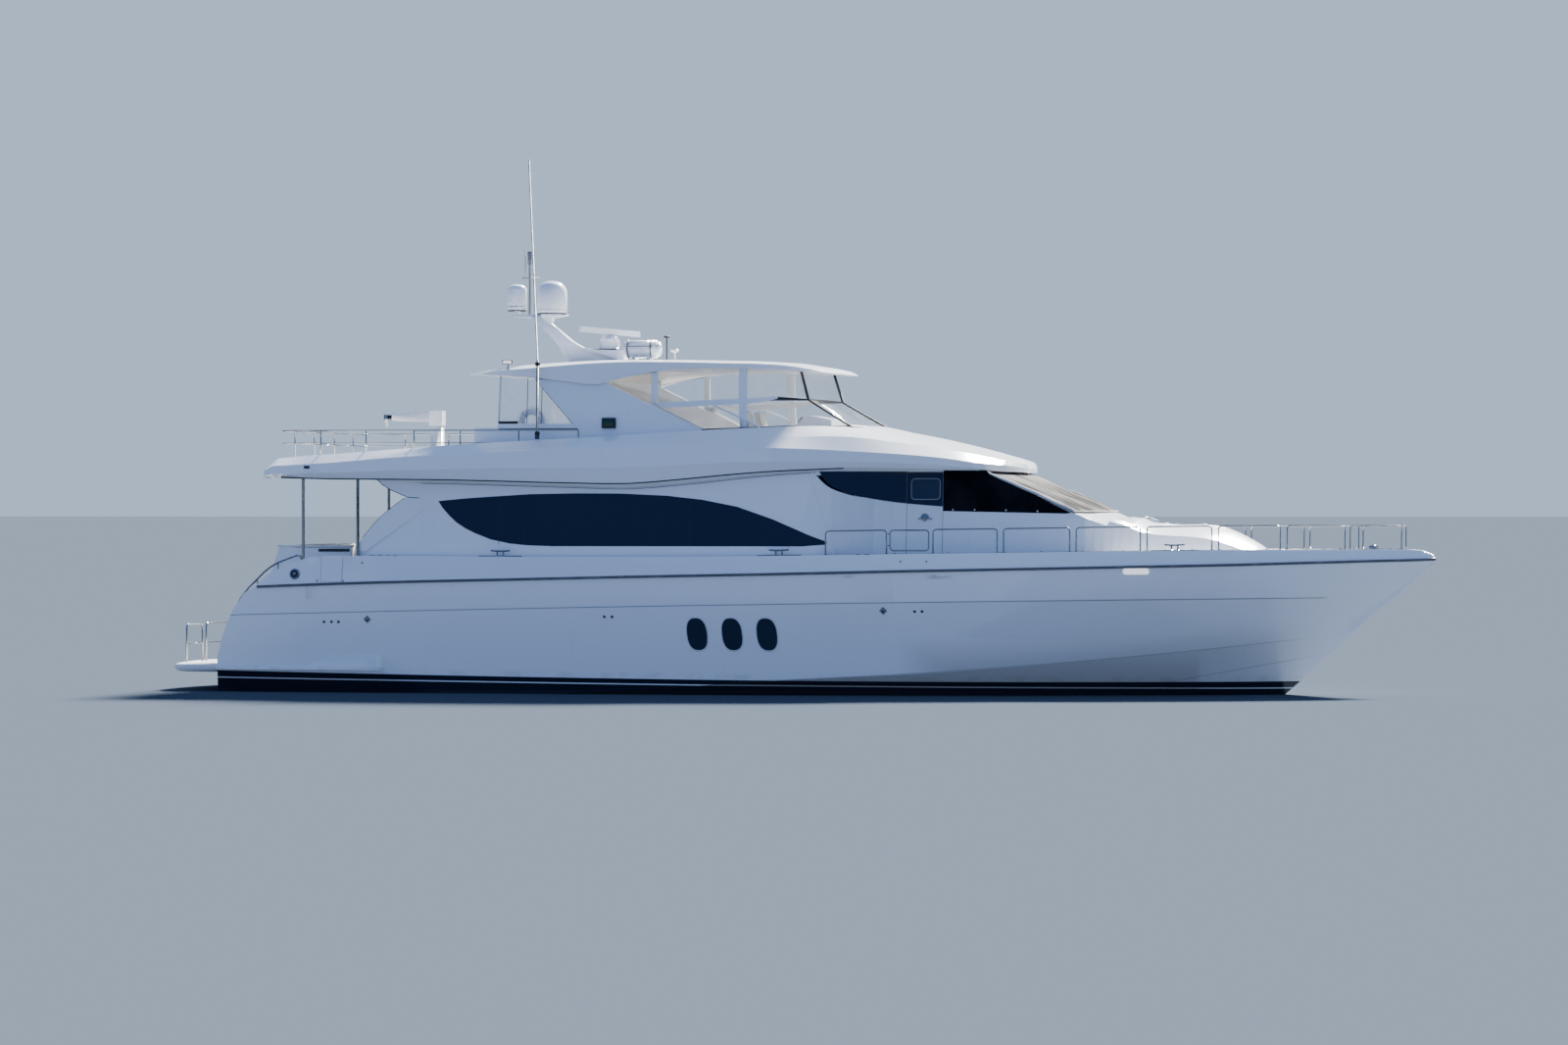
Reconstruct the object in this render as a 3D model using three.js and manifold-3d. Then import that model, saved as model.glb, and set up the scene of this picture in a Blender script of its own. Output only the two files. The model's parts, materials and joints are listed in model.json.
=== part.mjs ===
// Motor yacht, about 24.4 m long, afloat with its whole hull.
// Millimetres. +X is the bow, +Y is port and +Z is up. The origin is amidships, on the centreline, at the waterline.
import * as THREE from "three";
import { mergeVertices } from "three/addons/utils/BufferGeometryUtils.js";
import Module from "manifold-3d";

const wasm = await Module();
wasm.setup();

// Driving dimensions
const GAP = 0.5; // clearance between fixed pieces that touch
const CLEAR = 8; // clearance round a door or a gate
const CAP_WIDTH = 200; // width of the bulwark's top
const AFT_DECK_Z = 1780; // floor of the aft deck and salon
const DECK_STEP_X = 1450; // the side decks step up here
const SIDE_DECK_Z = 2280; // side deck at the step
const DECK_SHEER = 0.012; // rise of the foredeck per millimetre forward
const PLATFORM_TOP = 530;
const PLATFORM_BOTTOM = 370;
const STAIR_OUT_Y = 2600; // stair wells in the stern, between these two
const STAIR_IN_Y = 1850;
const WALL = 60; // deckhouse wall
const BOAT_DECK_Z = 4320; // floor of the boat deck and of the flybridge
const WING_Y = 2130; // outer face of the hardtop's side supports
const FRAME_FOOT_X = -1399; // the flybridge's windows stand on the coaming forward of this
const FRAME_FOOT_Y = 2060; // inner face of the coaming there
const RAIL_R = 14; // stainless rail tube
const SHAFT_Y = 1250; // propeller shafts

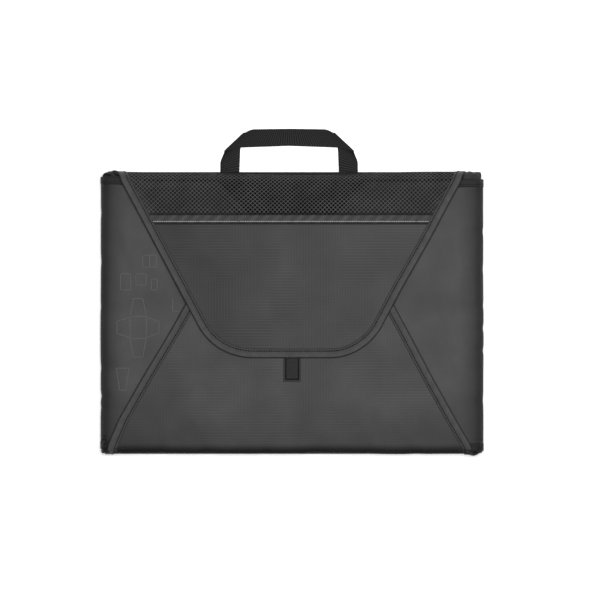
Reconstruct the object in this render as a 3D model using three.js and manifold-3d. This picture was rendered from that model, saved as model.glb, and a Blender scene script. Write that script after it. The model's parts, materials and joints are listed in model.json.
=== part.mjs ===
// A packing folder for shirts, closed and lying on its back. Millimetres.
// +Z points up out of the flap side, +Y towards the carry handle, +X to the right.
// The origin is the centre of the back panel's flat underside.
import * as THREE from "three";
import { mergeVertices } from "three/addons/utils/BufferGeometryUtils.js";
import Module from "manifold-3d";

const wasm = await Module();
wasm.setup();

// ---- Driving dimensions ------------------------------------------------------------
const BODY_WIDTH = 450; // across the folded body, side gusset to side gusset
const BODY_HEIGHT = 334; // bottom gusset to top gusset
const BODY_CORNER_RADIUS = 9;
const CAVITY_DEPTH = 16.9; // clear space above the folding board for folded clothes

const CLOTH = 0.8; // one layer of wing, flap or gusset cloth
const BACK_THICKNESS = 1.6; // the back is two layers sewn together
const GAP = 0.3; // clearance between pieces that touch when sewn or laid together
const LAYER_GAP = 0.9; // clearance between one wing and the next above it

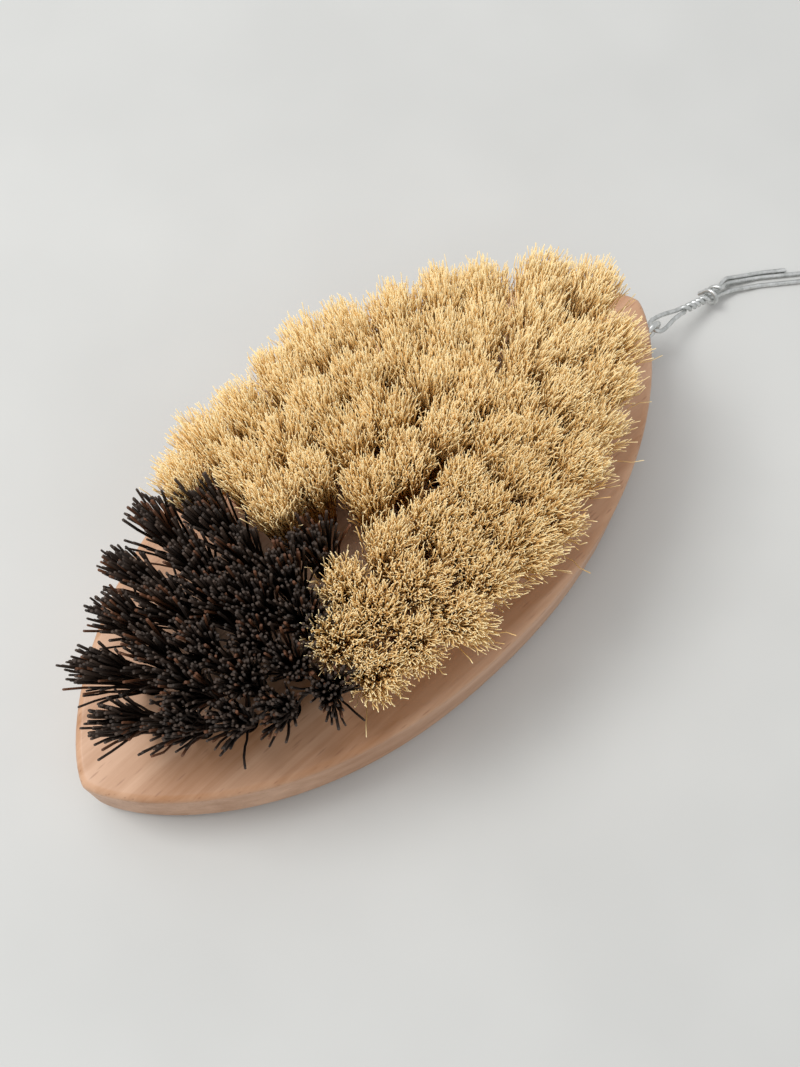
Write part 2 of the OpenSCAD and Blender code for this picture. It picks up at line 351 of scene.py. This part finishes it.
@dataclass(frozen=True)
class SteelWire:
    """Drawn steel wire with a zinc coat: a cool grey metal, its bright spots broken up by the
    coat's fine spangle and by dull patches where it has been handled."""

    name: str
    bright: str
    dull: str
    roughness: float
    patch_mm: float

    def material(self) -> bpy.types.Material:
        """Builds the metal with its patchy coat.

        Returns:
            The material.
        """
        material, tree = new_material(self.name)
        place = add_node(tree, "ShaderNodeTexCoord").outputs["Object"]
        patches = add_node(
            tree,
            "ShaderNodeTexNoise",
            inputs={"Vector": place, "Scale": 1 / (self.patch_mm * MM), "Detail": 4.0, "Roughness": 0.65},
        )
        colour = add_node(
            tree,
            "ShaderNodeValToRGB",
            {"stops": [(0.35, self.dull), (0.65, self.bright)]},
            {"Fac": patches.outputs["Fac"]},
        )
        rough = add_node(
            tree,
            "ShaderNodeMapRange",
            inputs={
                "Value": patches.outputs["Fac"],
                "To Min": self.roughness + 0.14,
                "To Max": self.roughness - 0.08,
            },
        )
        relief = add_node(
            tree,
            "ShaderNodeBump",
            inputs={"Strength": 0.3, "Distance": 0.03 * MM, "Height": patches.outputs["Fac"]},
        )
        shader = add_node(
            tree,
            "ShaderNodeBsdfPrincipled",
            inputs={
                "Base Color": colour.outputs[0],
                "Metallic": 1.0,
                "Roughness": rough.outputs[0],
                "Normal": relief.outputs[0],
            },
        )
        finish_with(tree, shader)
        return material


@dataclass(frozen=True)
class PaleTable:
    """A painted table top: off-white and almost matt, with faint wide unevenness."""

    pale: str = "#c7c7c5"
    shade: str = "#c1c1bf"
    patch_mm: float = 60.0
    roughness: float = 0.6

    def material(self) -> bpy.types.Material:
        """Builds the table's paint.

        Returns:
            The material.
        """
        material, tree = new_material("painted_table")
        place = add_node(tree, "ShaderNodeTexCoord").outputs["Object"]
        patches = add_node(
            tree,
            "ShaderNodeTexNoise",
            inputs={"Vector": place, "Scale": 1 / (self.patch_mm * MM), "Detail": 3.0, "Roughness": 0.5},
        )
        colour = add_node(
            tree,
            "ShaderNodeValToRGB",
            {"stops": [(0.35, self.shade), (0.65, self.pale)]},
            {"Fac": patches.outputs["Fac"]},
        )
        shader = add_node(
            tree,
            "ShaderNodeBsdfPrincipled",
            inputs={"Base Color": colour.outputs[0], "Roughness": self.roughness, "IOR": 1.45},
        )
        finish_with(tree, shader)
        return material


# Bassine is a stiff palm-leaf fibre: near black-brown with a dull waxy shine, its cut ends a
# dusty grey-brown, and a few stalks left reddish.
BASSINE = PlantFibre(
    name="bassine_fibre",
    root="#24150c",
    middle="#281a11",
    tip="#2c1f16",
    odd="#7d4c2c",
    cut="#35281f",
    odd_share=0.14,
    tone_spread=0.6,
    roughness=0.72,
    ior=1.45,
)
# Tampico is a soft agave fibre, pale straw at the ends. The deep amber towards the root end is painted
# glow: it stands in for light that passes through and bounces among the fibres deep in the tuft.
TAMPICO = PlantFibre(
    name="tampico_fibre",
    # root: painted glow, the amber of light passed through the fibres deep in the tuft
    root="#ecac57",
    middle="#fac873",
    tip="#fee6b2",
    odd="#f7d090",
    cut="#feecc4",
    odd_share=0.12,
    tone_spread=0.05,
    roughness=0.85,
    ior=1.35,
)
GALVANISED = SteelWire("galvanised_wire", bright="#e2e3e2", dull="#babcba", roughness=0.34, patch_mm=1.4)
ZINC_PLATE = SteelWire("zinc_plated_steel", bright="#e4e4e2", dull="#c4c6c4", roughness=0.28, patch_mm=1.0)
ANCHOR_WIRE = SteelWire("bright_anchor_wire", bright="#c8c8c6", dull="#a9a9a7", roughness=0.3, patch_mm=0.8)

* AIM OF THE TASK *
Print every record exactly as it was given.

* RESULT OF THIS TASK *
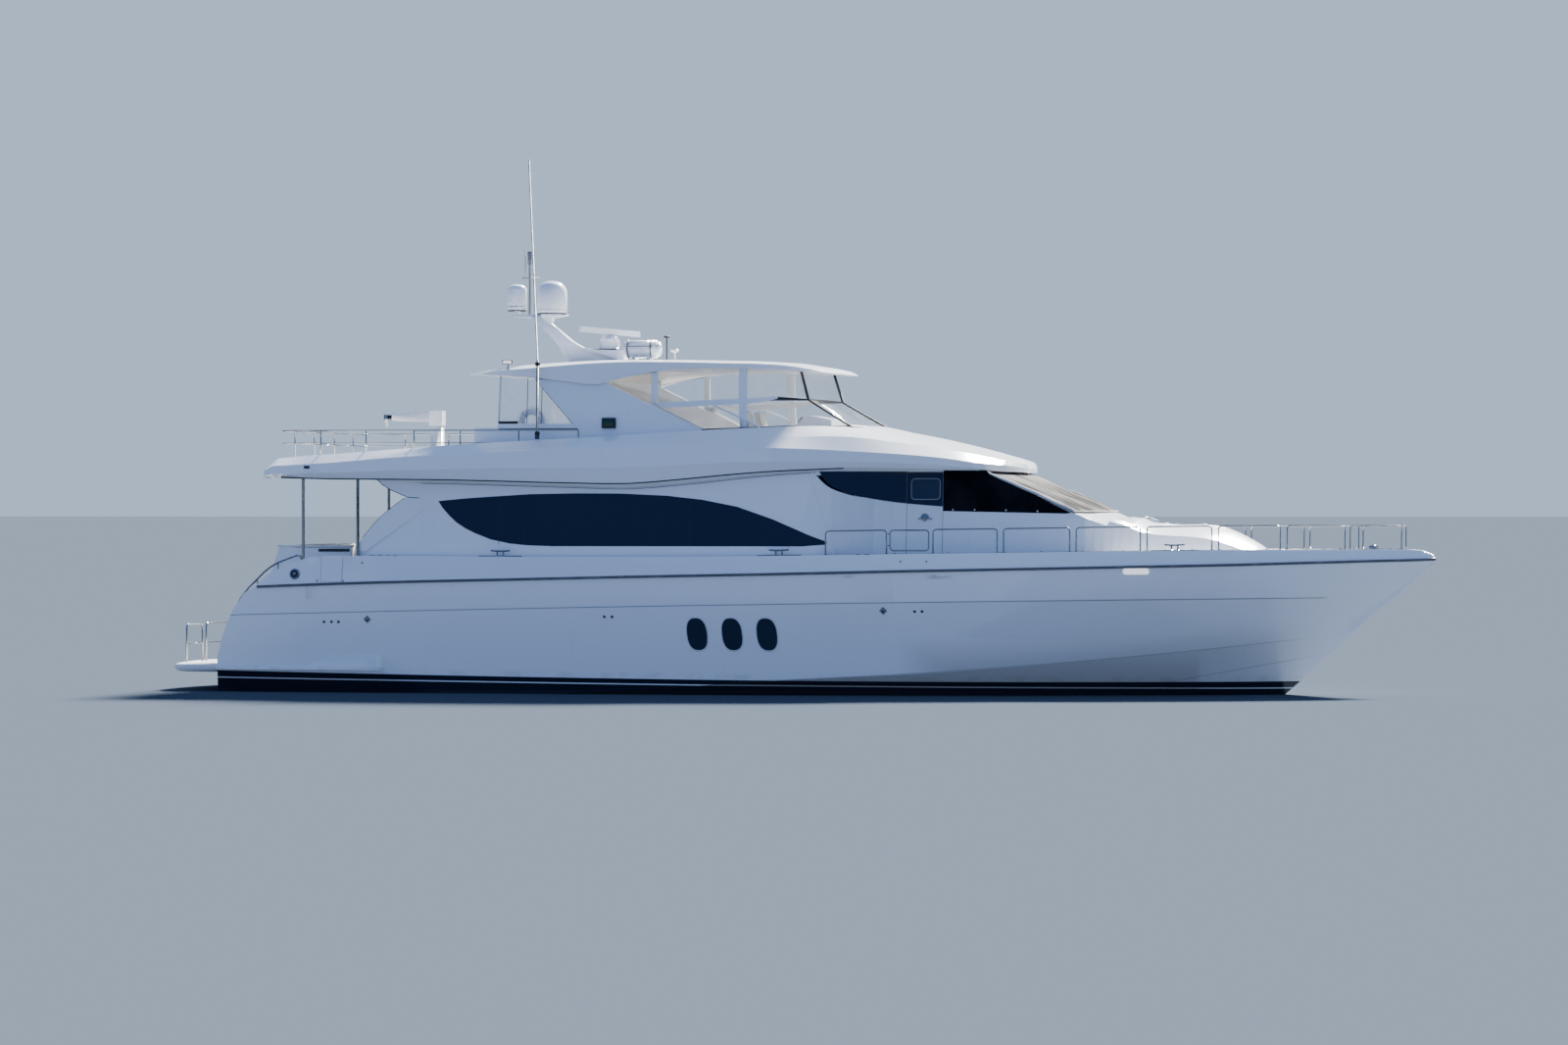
Reconstruct the object in this render as a 3D model using three.js and manifold-3d. Then import that model, saved as model.glb, and set up the scene of this picture in a Blender script of its own. Output only the two files. The model's parts, materials and joints are listed in model.json.
=== part.mjs ===
// Motor yacht, about 24.4 m long, afloat with its whole hull.
// Millimetres. +X is the bow, +Y is port and +Z is up. The origin is amidships, on the centreline, at the waterline.
import * as THREE from "three";
import { mergeVertices } from "three/addons/utils/BufferGeometryUtils.js";
import Module from "manifold-3d";

const wasm = await Module();
wasm.setup();

// Driving dimensions
const GAP = 0.5; // clearance between fixed pieces that touch
const CLEAR = 8; // clearance round a door or a gate
const CAP_WIDTH = 200; // width of the bulwark's top
const AFT_DECK_Z = 1780; // floor of the aft deck and salon
const DECK_STEP_X = 1450; // the side decks step up here
const SIDE_DECK_Z = 2280; // side deck at the step
const DECK_SHEER = 0.012; // rise of the foredeck per millimetre forward
const PLATFORM_TOP = 530;
const PLATFORM_BOTTOM = 370;
const STAIR_OUT_Y = 2600; // stair wells in the stern, between these two
const STAIR_IN_Y = 1850;
const WALL = 60; // deckhouse wall
const BOAT_DECK_Z = 4320; // floor of the boat deck and of the flybridge
const WING_Y = 2130; // outer face of the hardtop's side supports
const FRAME_FOOT_X = -1399; // the flybridge's windows stand on the coaming forward of this
const FRAME_FOOT_Y = 2060; // inner face of the coaming there
const RAIL_R = 14; // stainless rail tube
const SHAFT_Y = 1250; // propeller shafts

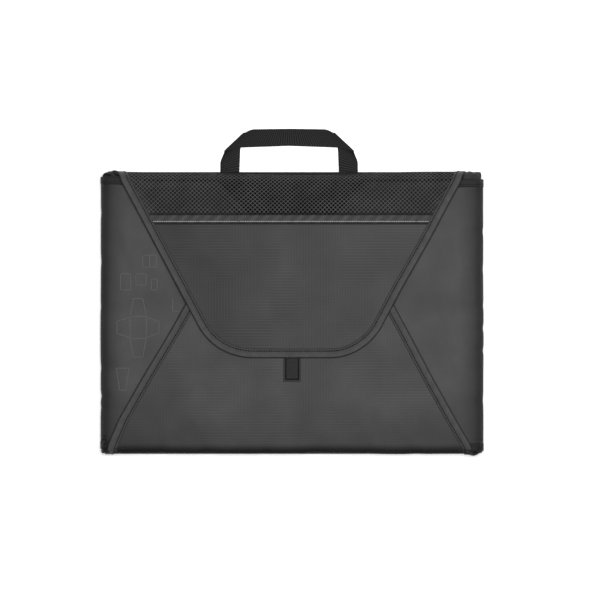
Reconstruct the object in this render as a 3D model using three.js and manifold-3d. This picture was rendered from that model, saved as model.glb, and a Blender scene script. Write that script after it. The model's parts, materials and joints are listed in model.json.
=== part.mjs ===
// A packing folder for shirts, closed and lying on its back. Millimetres.
// +Z points up out of the flap side, +Y towards the carry handle, +X to the right.
// The origin is the centre of the back panel's flat underside.
import * as THREE from "three";
import { mergeVertices } from "three/addons/utils/BufferGeometryUtils.js";
import Module from "manifold-3d";

const wasm = await Module();
wasm.setup();

// ---- Driving dimensions ------------------------------------------------------------
const BODY_WIDTH = 450; // across the folded body, side gusset to side gusset
const BODY_HEIGHT = 334; // bottom gusset to top gusset
const BODY_CORNER_RADIUS = 9;
const CAVITY_DEPTH = 16.9; // clear space above the folding board for folded clothes

const CLOTH = 0.8; // one layer of wing, flap or gusset cloth
const BACK_THICKNESS = 1.6; // the back is two layers sewn together
const GAP = 0.3; // clearance between pieces that touch when sewn or laid together
const LAYER_GAP = 0.9; // clearance between one wing and the next above it

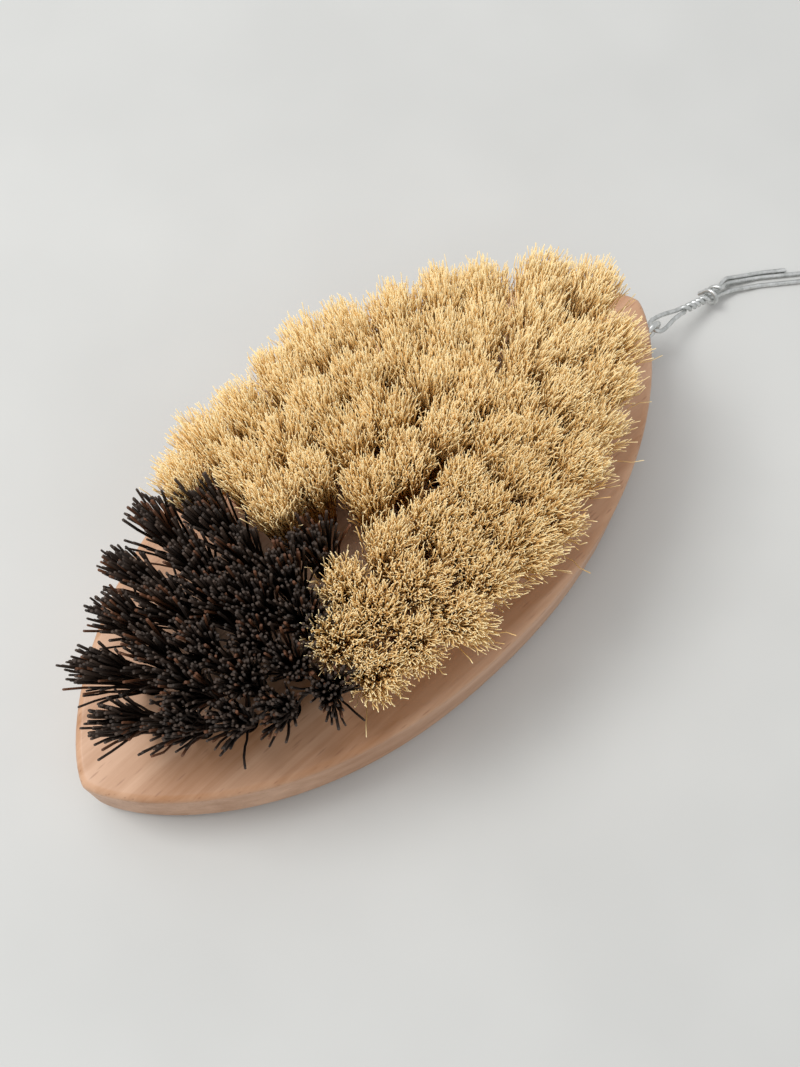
Write part 2 of the OpenSCAD and Blender code for this picture. It picks up at line 351 of scene.py. This part finishes it.
@dataclass(frozen=True)
class SteelWire:
    """Drawn steel wire with a zinc coat: a cool grey metal, its bright spots broken up by the
    coat's fine spangle and by dull patches where it has been handled."""

    name: str
    bright: str
    dull: str
    roughness: float
    patch_mm: float

    def material(self) -> bpy.types.Material:
        """Builds the metal with its patchy coat.

        Returns:
            The material.
        """
        material, tree = new_material(self.name)
        place = add_node(tree, "ShaderNodeTexCoord").outputs["Object"]
        patches = add_node(
            tree,
            "ShaderNodeTexNoise",
            inputs={"Vector": place, "Scale": 1 / (self.patch_mm * MM), "Detail": 4.0, "Roughness": 0.65},
        )
        colour = add_node(
            tree,
            "ShaderNodeValToRGB",
            {"stops": [(0.35, self.dull), (0.65, self.bright)]},
            {"Fac": patches.outputs["Fac"]},
        )
        rough = add_node(
            tree,
            "ShaderNodeMapRange",
            inputs={
                "Value": patches.outputs["Fac"],
                "To Min": self.roughness + 0.14,
                "To Max": self.roughness - 0.08,
            },
        )
        relief = add_node(
            tree,
            "ShaderNodeBump",
            inputs={"Strength": 0.3, "Distance": 0.03 * MM, "Height": patches.outputs["Fac"]},
        )
        shader = add_node(
            tree,
            "ShaderNodeBsdfPrincipled",
            inputs={
                "Base Color": colour.outputs[0],
                "Metallic": 1.0,
                "Roughness": rough.outputs[0],
                "Normal": relief.outputs[0],
            },
        )
        finish_with(tree, shader)
        return material


@dataclass(frozen=True)
class PaleTable:
    """A painted table top: off-white and almost matt, with faint wide unevenness."""

    pale: str = "#c7c7c5"
    shade: str = "#c1c1bf"
    patch_mm: float = 60.0
    roughness: float = 0.6

    def material(self) -> bpy.types.Material:
        """Builds the table's paint.

        Returns:
            The material.
        """
        material, tree = new_material("painted_table")
        place = add_node(tree, "ShaderNodeTexCoord").outputs["Object"]
        patches = add_node(
            tree,
            "ShaderNodeTexNoise",
            inputs={"Vector": place, "Scale": 1 / (self.patch_mm * MM), "Detail": 3.0, "Roughness": 0.5},
        )
        colour = add_node(
            tree,
            "ShaderNodeValToRGB",
            {"stops": [(0.35, self.shade), (0.65, self.pale)]},
            {"Fac": patches.outputs["Fac"]},
        )
        shader = add_node(
            tree,
            "ShaderNodeBsdfPrincipled",
            inputs={"Base Color": colour.outputs[0], "Roughness": self.roughness, "IOR": 1.45},
        )
        finish_with(tree, shader)
        return material


# Bassine is a stiff palm-leaf fibre: near black-brown with a dull waxy shine, its cut ends a
# dusty grey-brown, and a few stalks left reddish.
BASSINE = PlantFibre(
    name="bassine_fibre",
    root="#24150c",
    middle="#281a11",
    tip="#2c1f16",
    odd="#7d4c2c",
    cut="#35281f",
    odd_share=0.14,
    tone_spread=0.6,
    roughness=0.72,
    ior=1.45,
)
# Tampico is a soft agave fibre, pale straw at the ends. The deep amber towards the root end is painted
# glow: it stands in for light that passes through and bounces among the fibres deep in the tuft.
TAMPICO = PlantFibre(
    name="tampico_fibre",
    # root: painted glow, the amber of light passed through the fibres deep in the tuft
    root="#ecac57",
    middle="#fac873",
    tip="#fee6b2",
    odd="#f7d090",
    cut="#feecc4",
    odd_share=0.12,
    tone_spread=0.05,
    roughness=0.85,
    ior=1.35,
)
GALVANISED = SteelWire("galvanised_wire", bright="#e2e3e2", dull="#babcba", roughness=0.34, patch_mm=1.4)
ZINC_PLATE = SteelWire("zinc_plated_steel", bright="#e4e4e2", dull="#c4c6c4", roughness=0.28, patch_mm=1.0)
ANCHOR_WIRE = SteelWire("bright_anchor_wire", bright="#c8c8c6", dull="#a9a9a7", roughness=0.3, patch_mm=0.8)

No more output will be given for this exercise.